La mine d’or de Salomon
Le vallon du Gâ nous conduit tout droit jusqu’à la pimpante bâtisse. De belles pierres taillées, une charpente en mélèze et des panneaux photovoltaïques, l’édifice s’intègre parfaitement dans le paysage. Il a été construit sur les ruines d’une maison d’alpage qui appartenait à un certain Polyte. Au 18ème siècle, elle était la propriété de Jacques Salomon, célèbre dans la région pour avoir découvert une mine d’or du côté des Aiguille d’Arves et avoir mené grand train… Avant de se faire accuser de fabrication de fausse monnaie et de finir ses jours en prison à Turin.
Denis, le gardien de refuge nous accueille chaleureusement. Le refuge du Pic du Mas de la Grave a ouvert cet été et c’est sa première saison d’hiver : « Nous fermerons le 2 avril. Normalement la neige fond vite de ce côté, mais cette année nous avons eu un enneigement exceptionnel. Là avec le soleil, c’est magique ! ». Des randonneurs se prélassent en terrasse pour profiter des derniers rayons de la journée. Denis nous rassure : « Pour rejoindre Le Chazelet vous n’avez qu’à suivre les jalons rouges que j’ai mis. » Avant d’ajouter : « Regardez sous les 4 Rochers si vous ne voyez pas des chamois ».

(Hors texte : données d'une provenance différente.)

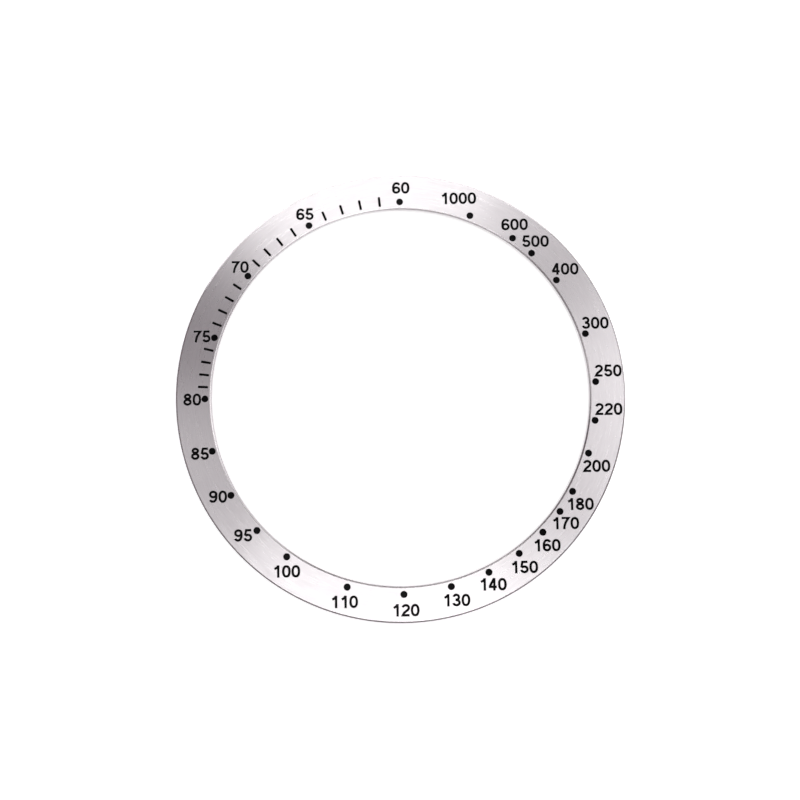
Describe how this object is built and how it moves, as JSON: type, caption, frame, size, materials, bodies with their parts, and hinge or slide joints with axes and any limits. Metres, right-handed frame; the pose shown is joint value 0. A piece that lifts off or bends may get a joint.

Il y a de la lumière dans les étables du Chazelet
Nous voilà reparti. Le sentier monte jusque sous les 4 Rochers. Nous ouvrons l’œil, mais pas de chamois en vue. La neige colle aux raquettes. Après la Croix de Tuf, nous franchissons une combe et descendons sur les hameaux des Rivets. Le soleil décline. Il embrase la Meije et son glacier. Le village du Chazelet se profile en contrebas. Nous remarquons la lumière dans les étables. Un homme brasse le foin au milieu des moutons, surveillé du coin de l’œil par un Border collie. Il semble que les mêmes gestes se répètent ici depuis toujours, comme si le temps s’était arrêté.